Part (b) — Nearly flat CH₃COOH curve (2 marks). The nearly flat curve indicates that as concentration (c) increases, the total ion concentration increases only very slightly. This occurs because as c increases, the degree of ionisation decreases (equilibrium shifts left: more molecules are present, Le Chatelier suppresses ionisation). So while there are more acid molecules per litre, a smaller fraction ionise, and these two effects nearly cancel out. The total number of ions in solution rises much more slowly than for a strong acid at the same concentration increase. 1 mark for identifying that degree of ionisation decreases as concentration increases; 1 mark for linking this to Le Chatelier or equilibrium shift left, explaining why total ion count hardly rises.

4.1

Section 3 · Extended response · 6 marks · Band 5–6

Sample response. The statement is incorrect. Acid strength is defined by the degree of ionisation in aqueous solution, quantified by Ka, the acid dissociation constant. A strong acid (e.g. HCl) ionises completely (Ka effectively infinite); a weak acid (e.g. CH₃COOH) ionises only partially (Ka = 1.8 × 10⁻&sup5; at 25°C). pH = −log[H⁺] measures only the actual hydrogen ion concentration in that specific solution — which depends on both Ka (strength) and concentration (c). Consider a concrete comparison: 0.001 mol/L HCl gives [H⁺] = 0.001 mol/L, pH = 3.0. 10 mol/L CH₃COOH gives [H⁺] ≈ 0.0134 mol/L, pH ≈ 1.87. The concentrated weak acid has a lower pH — but at any equal concentration, HCl produces far more H⁺: at 10 mol/L, HCl gives [H⁺] = 10 mol/L (pH ≈ −1), while 10 mol/L CH₃COOH gives pH ≈ 1.87. HCl is unambiguously stronger at any given concentration. pH alone is misleading because it collapses two independent variables (Ka and c) into one number. More reliable measurements of acid strength include: (1) electrical conductivity at equal concentration (strong acid gives far more ions per litre at same c); (2) Ka value directly from experiment (ICE table + measured [H⁺] at known c). Both measurements isolate Ka from the confounding effect of concentration.

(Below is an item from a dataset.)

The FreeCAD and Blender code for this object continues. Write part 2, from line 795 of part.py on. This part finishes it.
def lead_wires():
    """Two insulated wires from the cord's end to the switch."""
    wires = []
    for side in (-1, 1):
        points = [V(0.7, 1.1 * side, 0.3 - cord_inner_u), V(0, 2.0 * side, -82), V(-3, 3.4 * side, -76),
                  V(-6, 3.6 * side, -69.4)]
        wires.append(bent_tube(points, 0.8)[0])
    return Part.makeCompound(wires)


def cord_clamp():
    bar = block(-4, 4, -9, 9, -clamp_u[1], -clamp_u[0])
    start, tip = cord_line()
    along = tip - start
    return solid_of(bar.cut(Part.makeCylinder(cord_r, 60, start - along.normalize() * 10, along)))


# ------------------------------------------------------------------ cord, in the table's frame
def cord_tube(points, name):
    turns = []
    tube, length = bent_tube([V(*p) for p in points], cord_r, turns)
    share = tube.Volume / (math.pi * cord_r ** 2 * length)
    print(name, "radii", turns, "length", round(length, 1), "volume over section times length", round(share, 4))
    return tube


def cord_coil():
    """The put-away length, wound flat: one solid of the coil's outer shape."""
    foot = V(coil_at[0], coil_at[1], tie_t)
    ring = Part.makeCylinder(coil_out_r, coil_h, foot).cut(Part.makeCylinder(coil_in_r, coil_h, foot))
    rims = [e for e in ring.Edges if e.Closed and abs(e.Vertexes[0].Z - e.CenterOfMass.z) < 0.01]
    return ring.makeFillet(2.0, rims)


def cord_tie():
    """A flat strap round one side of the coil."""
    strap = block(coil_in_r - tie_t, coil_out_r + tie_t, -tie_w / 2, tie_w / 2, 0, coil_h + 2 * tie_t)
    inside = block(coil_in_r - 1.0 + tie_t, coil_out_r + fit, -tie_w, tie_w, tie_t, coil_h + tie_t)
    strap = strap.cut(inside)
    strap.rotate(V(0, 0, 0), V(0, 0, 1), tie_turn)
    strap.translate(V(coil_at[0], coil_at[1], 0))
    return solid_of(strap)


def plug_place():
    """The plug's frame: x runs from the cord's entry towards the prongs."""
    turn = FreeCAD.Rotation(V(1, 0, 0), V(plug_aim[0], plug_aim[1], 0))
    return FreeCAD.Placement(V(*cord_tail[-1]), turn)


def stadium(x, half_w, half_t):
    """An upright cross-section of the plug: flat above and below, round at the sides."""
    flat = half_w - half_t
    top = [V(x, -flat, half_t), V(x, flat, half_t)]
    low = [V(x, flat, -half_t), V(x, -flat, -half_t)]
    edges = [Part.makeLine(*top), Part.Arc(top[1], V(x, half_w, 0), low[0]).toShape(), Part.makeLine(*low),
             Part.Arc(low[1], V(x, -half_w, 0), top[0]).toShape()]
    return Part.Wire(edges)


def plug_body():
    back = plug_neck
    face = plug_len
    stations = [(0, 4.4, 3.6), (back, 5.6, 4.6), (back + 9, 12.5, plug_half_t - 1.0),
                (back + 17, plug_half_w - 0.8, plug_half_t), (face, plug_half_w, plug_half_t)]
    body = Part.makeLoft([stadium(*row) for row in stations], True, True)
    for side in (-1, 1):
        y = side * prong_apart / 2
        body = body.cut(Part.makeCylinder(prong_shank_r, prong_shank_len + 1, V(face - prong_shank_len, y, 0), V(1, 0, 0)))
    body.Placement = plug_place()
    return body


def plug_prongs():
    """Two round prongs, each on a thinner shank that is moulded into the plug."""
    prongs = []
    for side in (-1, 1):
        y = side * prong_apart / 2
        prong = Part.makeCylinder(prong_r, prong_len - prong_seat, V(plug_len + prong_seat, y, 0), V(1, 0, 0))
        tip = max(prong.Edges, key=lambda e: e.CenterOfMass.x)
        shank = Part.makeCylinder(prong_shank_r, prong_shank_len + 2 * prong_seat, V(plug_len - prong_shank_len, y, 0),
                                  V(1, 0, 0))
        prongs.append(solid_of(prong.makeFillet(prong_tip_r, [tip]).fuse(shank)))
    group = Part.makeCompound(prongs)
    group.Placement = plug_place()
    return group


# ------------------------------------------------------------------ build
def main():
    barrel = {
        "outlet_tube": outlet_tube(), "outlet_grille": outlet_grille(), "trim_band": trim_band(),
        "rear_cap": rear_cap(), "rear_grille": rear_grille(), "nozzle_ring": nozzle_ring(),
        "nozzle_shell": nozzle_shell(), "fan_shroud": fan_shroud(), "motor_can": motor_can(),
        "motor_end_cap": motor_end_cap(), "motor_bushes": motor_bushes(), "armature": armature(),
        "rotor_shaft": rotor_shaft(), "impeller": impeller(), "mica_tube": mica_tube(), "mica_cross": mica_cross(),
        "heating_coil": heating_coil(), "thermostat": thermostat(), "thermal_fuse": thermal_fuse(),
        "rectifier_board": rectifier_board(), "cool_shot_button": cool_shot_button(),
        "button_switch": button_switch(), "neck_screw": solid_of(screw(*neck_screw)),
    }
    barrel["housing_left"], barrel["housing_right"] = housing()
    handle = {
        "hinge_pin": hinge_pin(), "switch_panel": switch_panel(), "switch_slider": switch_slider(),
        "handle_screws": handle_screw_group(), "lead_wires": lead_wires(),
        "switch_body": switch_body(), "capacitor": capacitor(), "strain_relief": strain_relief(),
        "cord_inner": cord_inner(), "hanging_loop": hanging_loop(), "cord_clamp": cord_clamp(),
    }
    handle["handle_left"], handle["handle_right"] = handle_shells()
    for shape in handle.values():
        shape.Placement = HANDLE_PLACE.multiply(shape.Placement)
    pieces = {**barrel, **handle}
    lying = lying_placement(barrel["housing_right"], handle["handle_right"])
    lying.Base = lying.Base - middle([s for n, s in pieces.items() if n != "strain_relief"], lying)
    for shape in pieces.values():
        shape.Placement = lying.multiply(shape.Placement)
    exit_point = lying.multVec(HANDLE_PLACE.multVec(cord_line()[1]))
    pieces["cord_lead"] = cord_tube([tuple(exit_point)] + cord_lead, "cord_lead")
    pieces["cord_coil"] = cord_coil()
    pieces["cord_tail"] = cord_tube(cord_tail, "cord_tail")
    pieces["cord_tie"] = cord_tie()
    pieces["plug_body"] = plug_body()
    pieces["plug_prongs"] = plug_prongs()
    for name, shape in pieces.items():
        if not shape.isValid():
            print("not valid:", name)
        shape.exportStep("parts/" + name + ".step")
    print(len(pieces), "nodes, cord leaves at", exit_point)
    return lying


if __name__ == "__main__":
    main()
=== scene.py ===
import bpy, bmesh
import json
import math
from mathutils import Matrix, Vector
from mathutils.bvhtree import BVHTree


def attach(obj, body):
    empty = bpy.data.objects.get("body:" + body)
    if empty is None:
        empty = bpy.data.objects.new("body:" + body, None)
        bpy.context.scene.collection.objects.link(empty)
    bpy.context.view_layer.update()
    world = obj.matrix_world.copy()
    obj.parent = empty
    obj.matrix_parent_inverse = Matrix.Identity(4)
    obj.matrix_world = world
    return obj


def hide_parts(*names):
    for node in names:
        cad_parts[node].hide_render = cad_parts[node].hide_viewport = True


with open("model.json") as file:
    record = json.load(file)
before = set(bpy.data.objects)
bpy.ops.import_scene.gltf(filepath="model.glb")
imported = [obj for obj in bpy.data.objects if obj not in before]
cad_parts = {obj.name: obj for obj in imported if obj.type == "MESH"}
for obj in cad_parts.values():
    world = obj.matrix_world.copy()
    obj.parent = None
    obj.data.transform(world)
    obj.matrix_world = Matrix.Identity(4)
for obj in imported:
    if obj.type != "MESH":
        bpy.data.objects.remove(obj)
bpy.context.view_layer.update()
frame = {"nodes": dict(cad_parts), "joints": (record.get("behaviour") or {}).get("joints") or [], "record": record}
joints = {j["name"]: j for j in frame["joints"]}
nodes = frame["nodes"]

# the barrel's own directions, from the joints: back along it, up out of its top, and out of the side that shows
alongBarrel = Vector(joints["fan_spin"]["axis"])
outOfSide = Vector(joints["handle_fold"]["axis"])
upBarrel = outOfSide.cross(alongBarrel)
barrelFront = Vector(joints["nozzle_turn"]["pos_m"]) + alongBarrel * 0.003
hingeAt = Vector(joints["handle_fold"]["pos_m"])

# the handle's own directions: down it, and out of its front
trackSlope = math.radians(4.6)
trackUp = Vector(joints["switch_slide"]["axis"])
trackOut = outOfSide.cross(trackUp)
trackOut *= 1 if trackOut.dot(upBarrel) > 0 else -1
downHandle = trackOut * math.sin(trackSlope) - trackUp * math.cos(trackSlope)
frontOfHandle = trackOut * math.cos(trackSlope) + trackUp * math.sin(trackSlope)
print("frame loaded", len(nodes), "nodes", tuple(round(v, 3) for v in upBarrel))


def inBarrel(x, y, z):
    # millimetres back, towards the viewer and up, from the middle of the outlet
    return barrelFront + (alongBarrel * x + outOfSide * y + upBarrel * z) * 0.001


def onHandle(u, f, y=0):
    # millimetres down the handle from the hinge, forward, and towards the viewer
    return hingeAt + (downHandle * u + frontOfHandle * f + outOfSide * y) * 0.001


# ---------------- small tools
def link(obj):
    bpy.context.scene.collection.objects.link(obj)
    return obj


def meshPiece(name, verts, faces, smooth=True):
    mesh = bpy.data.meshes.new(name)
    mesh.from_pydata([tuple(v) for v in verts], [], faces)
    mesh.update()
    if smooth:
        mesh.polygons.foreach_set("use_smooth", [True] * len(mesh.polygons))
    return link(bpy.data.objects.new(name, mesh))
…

Marking notes. 1 mark — defines acid strength correctly as degree of ionisation / Ka (not “how acidic it is”). 1 mark — states that pH depends on both strength and concentration and is therefore not a reliable strength indicator alone. 1 mark — provides a quantitative example demonstrating that a concentrated weak acid can have lower pH than a dilute strong acid (values required). 1 mark — uses the same-concentration comparison to show that the strong acid always gives lower pH at equal c (values required). 1 mark — identifies conductivity at equal concentration as a more reliable method, explaining why. 1 mark — reaches a clear, explicit evaluative judgement that the statement is incorrect and states what a reliable strength measure requires.